The school, High Point High School in Prince George’s County, is about 70 percent Latino. “It’s a student population that’s prompted the school’s principal, Sandra Jimenez, to term it ‘Central American Ellis Island,’ according to an interview she gave to NPR.
But news of the Obama Administration’s decision to launch home raids against Central American refugees has sent shockwaves throughout immigrant communities, leaving entire families in fear and businesses in once-vibrant neighborhoods suffering.
Now High Point’s immigrant students are in hiding too, despite assurances from government officials that no ICE raids are occurring at schools.
It’s a concern that was echoed in a statement by Dr. Kevin Maxwell, CEO of Prince George’s County Public Schools in an open letter to DHS.

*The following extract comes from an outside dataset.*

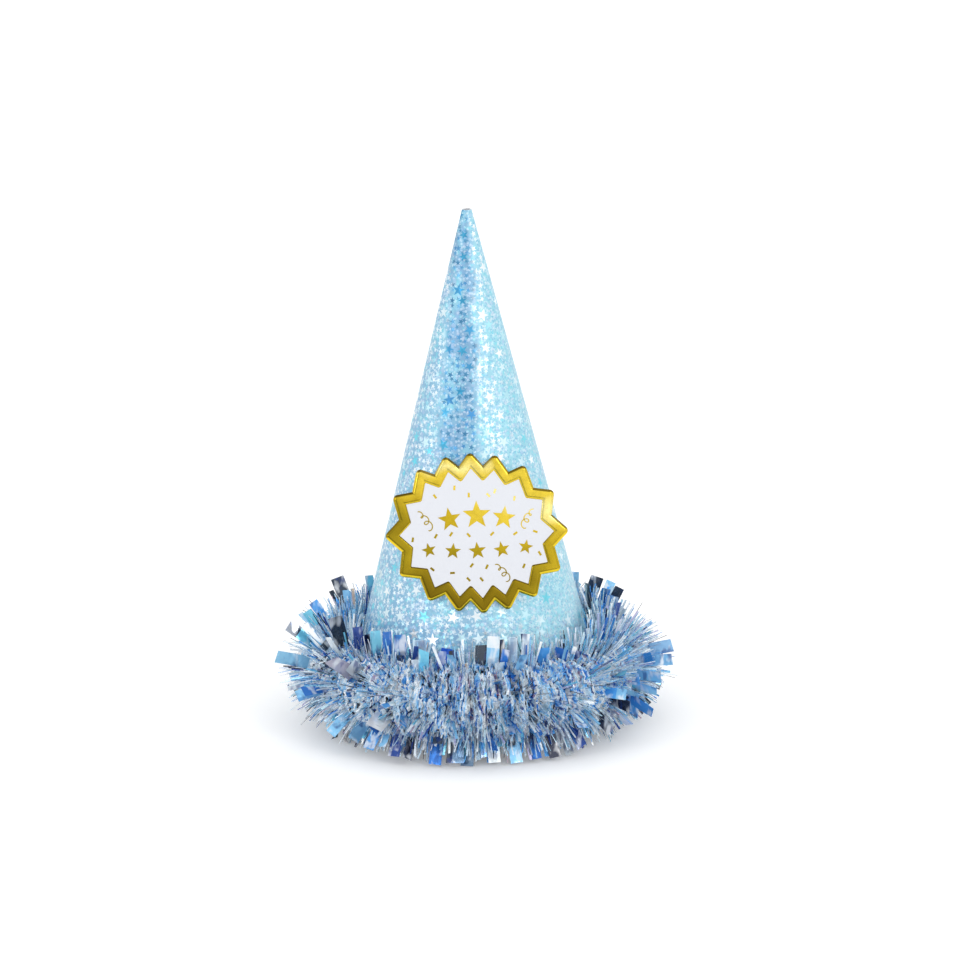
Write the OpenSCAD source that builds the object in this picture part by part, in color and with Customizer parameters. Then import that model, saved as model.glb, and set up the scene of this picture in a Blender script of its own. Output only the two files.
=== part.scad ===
// Party hat: a cone rolled from one card, a starburst badge on foam pads,
// and a tinsel garland glued round the rim. Millimetres, +Z up.
// The origin is on the table under the tip; the badge faces -Y.

/* [Cone card] */
// Height of the card rim above the table, carried by the tinsel
rim_lift = 16.5; // [8:0.5:24]
// Outer radius of the cone at its rim
rim_radius = 52; // [46:1:60]
// Height of the cone from its rim to its clipped tip
cone_height = 200; // [150:5:240]
// Outer radius of the clipped tip
tip_radius = 1.7; // [1.2:0.1:3]
// Thickness of the card
card_thickness = 0.45; // [0.3:0.05:0.8]
// Angle of the overlap where the card's two edges meet
lap_angle = 16; // [8:1:24]
// Glue film between the two layers of the overlap
glue_film = 0.05; // [0.03:0.01:0.15]
// Radius of the two punched holes for a chin elastic
elastic_hole_radius = 1.5; // [1:0.1:2.5]
// Height of the punched holes above the rim
elastic_hole_height = 12; // [10:1:20]

/* [Badge] */
// Width of the starburst over its side teeth
badge_width = 75.4; // [62:0.2:82]
// Height of the starburst over its top and bottom teeth
badge_height = 67; // [56:0.2:74]
// Depth of the teeth, from tip to notch
tooth_depth = 5.8; // [3:0.2:7]
// Rounding of the tooth tips
tooth_round = 1.9; // [0.6:0.1:2]
// Lean of the teeth to the left, which makes the burst look hand cut
badge_skew = 3; // [0:1:8]
// Turn of the badge in its own plane
badge_turn = 1; // [-10:1:10]
// Height of the badge's centre above the rim
badge_centre = 73; // [60:1:90]
// Distance that the badge was stuck on to the right of the middle
badge_shift = 1.8; // [-4:0.2:4]
// Width of the gold border round the white panel
border_width = 4.4; // [3:0.2:6]
// Overall thickness of the gold plate at its border
plate_thickness = 1.3; // [1:0.1:2]
// Thickness of the plate under the panel
plate_floor = 0.6; // [0.4:0.1:0.8]
// Width and height of the bevel along the border's edges
border_bevel = 0.5; // [0.2:0.1:0.6]
// Thickness of the white panel
panel_thickness = 0.35; // [0.2:0.05:0.4]

/* [Foam pads] */
// Thickness of the foam between the plate and the cone, where it is thinnest
foam_thickness = 1; // [0.6:0.1:2.5]
// Width of each foam pad
pad_width = 12; // [6:1:16]
// Length of each foam pad along the cone
pad_length = 15; // [8:1:18]
// Distance between the centres of the two pads
pad_spacing = 30; // [20:1:34]

/* [Tinsel garland] */
// Height of the garland's thread above the rim
thread_height = 7.5; // [3:0.5:9]
// Radius of the thread that holds the strips
thread_radius = 0.9; // [0.6:0.1:1.2]
// Distance from the thread's centre to the garland's flat inner side
inner_side = 2.8; // [2:0.1:4]
// Gap between that side and the card, bridged by the glue
glue_gap = 0.3; // [0.2:0.1:0.8]
// Gap between the garland's two ends at the back
end_gap = 2; // [1:0.5:8]
// Length of thread that shows beyond each end
thread_tail = 0.6; // [0.3:0.1:2]
// Length of the fine strips, from the thread
fringe_length = 22; // [18:1:30]
// Share of that length by which the furrows between tufts are shallower
furrow_share = 0.2; // [0.05:0.01:0.35]
// Unevenness of the fringe, as a share of its length
fringe_jitter = 0.16; // [0:0.01:0.25]
// Number of tufts round the garland
tufts = 58; // [36:1:64]
// Length of the longest wide strips, from the thread
wide_length = 30; // [24:1:36]
// Share of that length that the shortest wide strips have
shortest_wide = 0.84; // [0.7:0.02:1]
// Width of a wide strip
wide_width = 4.2; // [2:0.2:6]
// Thickness of a wide strip, which stands for a few stuck foils
wide_thickness = 0.5; // [0.4:0.05:0.8]
// Number of wide strips round the garland
wide_count = 115; // [60:5:150]

/* [Glue] */
// Number of glue dots round the rim
glue_dots_count = 8; // [6:1:16]
// Radius of a glue dot
glue_dot_radius = 1.6; // [0.8:0.1:2]

/* [Hidden] */
$fn = 96;

// Cone: the wall leans in by slope for each millimetre of height
slope = (rim_radius - tip_radius) / cone_height;
lean = atan(slope);
wall_across = card_thickness / cos(lean);
turn_growth = wall_across + glue_film;
seam_start = 90 - lap_angle / 2;
card_step = 5;

// Badge: teeth, counted anticlockwise from the right
teeth = 16;
tip_crowding = 9.5;
notch_crowding = 6.2;
inner_round = 0.9;
notch_round = 0.25;
plate_fit = 0.1;
corner_steps = 4;

// Garland: strips fan out between these angles, measured up from straight outward
lowest_strip = -92;
highest_strip = 103;
fan_points = 10;
thread_facets = 6;
ring_segments = 2 * tufts;
thread_z = rim_lift + thread_height;
ring_radius = radius_at(thread_height) + turn_growth + (inner_side + glue_gap) / cos(lean);
gap_angle = end_gap / ring_radius * 180 / PI;
tail_angle = thread_tail / ring_radius * 180 / PI;

function radius_at(h) = rim_radius - slope * h;
function direction(a) = [cos(a), sin(a)];
function spread(seed) = rands(0, 1, 1, seed)[0];

// The rolled card is a spiral: each turn grows by the card's thickness and its glue.
// A section runs from the outer face inward, by depth_low at the rim and depth_high at the tip.
function card_section(a, depth_low, depth_high) =
    let (d = direction(a),
         grown = turn_growth * (a - seam_start) / 360,
         low = rim_radius + grown,
         high = tip_radius + grown)
    [
        [each (low - depth_low) * d, rim_lift],
        [each (high - depth_high) * d, rim_lift + cone_height],
        [each high * d, rim_lift + cone_height],
        [each low * d, rim_lift]
    ];

module rolled_sheet(depth_low, depth_high) {
    stops = concat([for (a = [0:card_step:360 + lap_angle - 0.1]) a], [360 + lap_angle]);
    loft([for (a = stops) card_section(seam_start + a, depth_low, depth_high)]);
}

// A solid with the card's own outer face, for cutting what is glued to the card
module card_cutter() {
    rolled_sheet(rim_radius * 0.6, tip_radius * 0.6);
}

module elastic_hole(azimuth) {
    rotate([0, 0, azimuth])
        translate([radius_at(elastic_hole_height), 0, rim_lift + elastic_hole_height])
            rotate([0, 90 - lean, 0])
                cylinder(r = elastic_hole_radius, h = 8 * card_thickness, center = true);
}

module cone_card() {
    color("lightblue")
        difference() {
            rolled_sheet(wall_across, wall_across);
            elastic_hole(0);
            elastic_hole(180);
        }
}

// Moves a flat drawing onto the front of the cone, standing off it by gap
module on_front(gap) {
    translate([0, -radius_at(badge_centre), rim_lift + badge_centre])
        rotate([90 - lean, 0, 0])
            translate([0, 0, gap])
                children();
}

// Burst outline: tips and notches lie on two ellipses, crowded towards the top
// and the bottom, and the whole is skewed a little.
function burst_point(i, inset, crowding) =
    let (a = i * 180 / teeth, t = a + crowding * sin(2 * a),
         p = [(badge_width / 2 - inset) * cos(t), (badge_height / 2 - inset) * sin(t)])
    [p.x - tan(badge_skew) * p.y, p.y];
function zigzag() = [
    for (i = [0:2 * teeth - 1])
        i % 2 == 0 ? burst_point(i, 0, tip_crowding) : burst_point(i, tooth_depth, notch_crowding)
];
function unit(v) = v / norm(v);
function left_of(v) = [-v.y, v.x];
function wrap(points, i) = points[(i + len(points)) % len(points)];

// Moves every side of a closed anticlockwise outline inward by d
function inward(points, d) = [
    for (i = [0:len(points) - 1])
        let (n1 = left_of(unit(points[i] - wrap(points, i - 1))),
             n2 = left_of(unit(wrap(points, i + 1) - points[i])))
        points[i] + d * (n1 + n2) / (1 + n1 * n2)
];

// Rounds every corner with corner_steps points: tips by tip_r, notches by notch_r
function rounded(points, tip_r, notch_r) = [
    for (i = [0:len(points) - 1])
        let (u = unit(wrap(points, i - 1) - points[i]),
             v = unit(wrap(points, i + 1) - points[i]),
             r = i % 2 == 0 ? tip_r : notch_r,
             half = acos(u * v) / 2,
             back = r / tan(half),
             centre = points[i] + unit(u + v) * r / sin(half),
             from = points[i] + u * back - centre,
             sweep = (i % 2 == 0 ? 1 : -1) * (180 - 2 * half))
        for (s = [0:corner_steps - 1])
            let (a = sweep * s / (corner_steps - 1))
            centre + [from.x * cos(a) - from.y * sin(a), from.x * sin(a) + from.y * cos(a)]
];
function outer_outline(inset) = rounded(inward(zigzag(), inset), tooth_round - inset, notch_round + inset);
function panel_outline(inset) = rounded(inward(zigzag(), border_width + inset), notch_round, inner_round);
function at_height(points, z) = [for (p = points) [p.x, p.y, z]];

// A closed solid through outlines that all have the same number of points
module loft(loops) {
    n = len(loops[0]);
    last = len(loops) - 1;
    sides = [
        for (k = [0:last - 1]) for (i = [0:n - 1])
            let (a = k * n + i, b = k * n + (i + 1) % n)
            each [[a, b + n, b], [a, a + n, b + n]]
    ];
    bottom = [for (i = [0:n - 1]) i];
    top = [for (i = [0:n - 1]) last * n + n - 1 - i];
    polyhedron([for (l = loops) each l], [each sides, bottom, top], convexity = 8);
}

// Moves the badge's drawing as it was stuck on by hand
module badge_place() {
    translate([badge_shift, 0, 0])
        rotate([0, 0, badge_turn])
            children();
}

module badge_plate() {
    color("gold")
        on_front(foam_thickness)
            badge_place()
                loft([
                    at_height(outer_outline(0), 0),
                    at_height(outer_outline(0), plate_thickness - border_bevel),
                    at_height(outer_outline(border_bevel), plate_thickness),
                    at_height(panel_outline(-border_bevel / 2), plate_thickness),
                    at_height(panel_outline(0), plate_thickness - border_bevel / 2),
                    at_height(panel_outline(0), plate_floor)
                ]);
}

module badge_panel() {
    color("white")
        on_front(foam_thickness + plate_floor)
            badge_place()
                linear_extrude(panel_thickness)
                    polygon(panel_outline(plate_fit));
}

module foam_pads() {
    color("whitesmoke")
        for (side = [-1, 1])
            difference() {
                on_front(0)
                    translate([0, side * pad_spacing / 2, foam_thickness - pad_width / 2])
                        cube([pad_width, pad_length, pad_width], center = true);
                card_cutter();
            }
}

function ring_azimuth(i, shorten) = 90 + shorten + (360 - 2 * shorten) * i / ring_segments;
function ring_point(azimuth, out, up) = [each (ring_radius + out) * direction(azimuth), thread_z + up];

module core_thread() {
    shorten = gap_angle / 2 - tail_angle;
    color("silver")
        loft([
            for (i = [0:2:ring_segments])
                [
                    for (j = [0:thread_facets - 1])
                        let (w = -360 * j / thread_facets)
                        ring_point(ring_azimuth(i, shorten), thread_radius * cos(w), thread_radius * sin(w))
                ]
        ]);
}

// Length of the fringe in direction w at station i: tufts and furrows take turns, the
// two ends are rounded off, and nothing hangs below the table.
function fringe_reach(i, j, w) =
    let (furrow = i % 2 == 0 ? furrow_share : 0,
         ragged = fringe_jitter * (spread(i * fan_points + j + 1) - 0.5),
         ends = min(1, 0.72 + 0.1 * min(i, ring_segments - i)),
         free = fringe_length * ends * (1 - furrow + ragged),
         floor_reach = thread_z / max(0.2, -sin(w)))
    j == fan_points ? floor_reach * (1 - 0.7 * furrow) : min(free, floor_reach);

// Fan-shaped section of the fringe, with a flat inner side along the card
function fringe_section(i) =
    let (a = ring_azimuth(i, gap_angle / 2),
         wall_out = -inner_side * cos(lean),
         wall_up = -inner_side * sin(lean),
         top = 0.6 * fringe_reach(i, 0, highest_strip))
    [
        for (j = [0:fan_points])
            let (w = highest_strip + (lowest_strip - highest_strip) * j / fan_points,
                 r = fringe_reach(i, j, w))
            ring_point(a, r * cos(w), r * sin(w)),
        ring_point(a, wall_out + inner_side * sin(lean), wall_up - inner_side * cos(lean)),
        ring_point(a, wall_out - top * sin(lean), wall_up + top * cos(lean))
    ];

module fringe_solid() {
    loft([for (i = [0:ring_segments]) fringe_section(i)]);
}

module tinsel_fringe() {
    color("cornflowerblue")
        difference() {
            fringe_solid();
            core_thread();
        }
}

// One wide strip: narrow where the thread pinches it, square cut at its free end
module wide_strip(length) {
    hull() {
        translate([0, 0, inner_side])
            cube([wide_width / 3, wide_thickness, 0.02], center = true);
        translate([0, 0, length])
            cube([wide_width, wide_thickness, 0.02], center = true);
    }
}

module wide_strips() {
    color("steelblue")
        difference() {
            for (i = [0:wide_count - 1]) {
                azimuth = 90 + 360 * (i + 0.5) / wide_count;
                rise = lowest_strip + 20 + (highest_strip - lowest_strip - 24) * ((i * 0.618) % 1);
                swing = 40 * (spread(i + 3000) - 0.5);
                turned = 90 + 110 * (spread(i + 4000) - 0.5);
                length = wide_length * (shortest_wide + (1 - shortest_wide) * spread(i + 5000));
                rotate([0, 0, azimuth])
                    translate([ring_radius, 0, thread_z])
                        rotate([swing, 90 - rise, 0])
                            rotate([0, 0, turned])
                                wide_strip(length);
            }
            fringe_solid();
            translate([0, 0, -rim_radius])
                cube([4 * rim_radius, 4 * rim_radius, 2 * rim_radius], center = true);
        }
}

module glue_dots() {
    color("ivory")
        difference() {
            for (i = [0:glue_dots_count - 1]) {
                segment = floor((i + 0.5) * ring_segments / glue_dots_count);
                rotate([0, 0, ring_azimuth(segment + 0.5, gap_angle / 2)])
                    translate([ring_radius, 0, thread_z])
                        rotate([0, -90 - lean, 0])
                            cylinder(r = glue_dot_radius, h = 2 * inner_side, $fn = 16);
            }
            card_cutter();
            fringe_solid();
        }
}

cone_card();
badge_plate();
badge_panel();
foam_pads();
core_thread();
tinsel_fringe();
wide_strips();
glue_dots();
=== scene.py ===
"""Party hat: a rolled star-film cone, a gold starburst badge and a tinsel garland."""
import math

import bmesh
import bpy
import numpy as np
from mathutils import Matrix, Vector


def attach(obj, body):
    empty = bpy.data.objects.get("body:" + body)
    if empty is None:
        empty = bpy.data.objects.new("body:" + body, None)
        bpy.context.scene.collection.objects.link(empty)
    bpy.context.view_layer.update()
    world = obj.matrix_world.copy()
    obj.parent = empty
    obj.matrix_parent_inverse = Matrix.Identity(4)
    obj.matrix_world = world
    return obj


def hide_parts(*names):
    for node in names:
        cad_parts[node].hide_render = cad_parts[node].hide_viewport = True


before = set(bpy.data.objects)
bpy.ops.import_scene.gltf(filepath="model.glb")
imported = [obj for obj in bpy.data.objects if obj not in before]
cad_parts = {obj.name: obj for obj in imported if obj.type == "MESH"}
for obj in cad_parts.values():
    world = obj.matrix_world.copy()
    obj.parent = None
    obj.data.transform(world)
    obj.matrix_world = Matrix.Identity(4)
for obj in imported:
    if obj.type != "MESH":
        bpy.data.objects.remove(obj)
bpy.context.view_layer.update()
rng = np.random.default_rng(2207)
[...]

“I am deeply troubled by the fear and uncertainty that exists in so many of our school communities as a result of the actions of the Department of Homeland Security,” he wrote. “We urge federal authorities to see schools and other public gathering places as areas where no enforcement activities should take place and ask them to strongly consider the devastating impacts of their actions on the academic, social and emotional well-being of all of our students.”
DHS declined an interview request from NPR, but said in a statement that the agency “does not conduct ‘raids.’ ICE focuses on those who have been issued a final order of removal from a judge.”
Principal Jimenez joined NPR for a longer radio interview here, and it’s a frightening testament to the very real fear ICE is casting over those who should feel the safest: our nation’s children.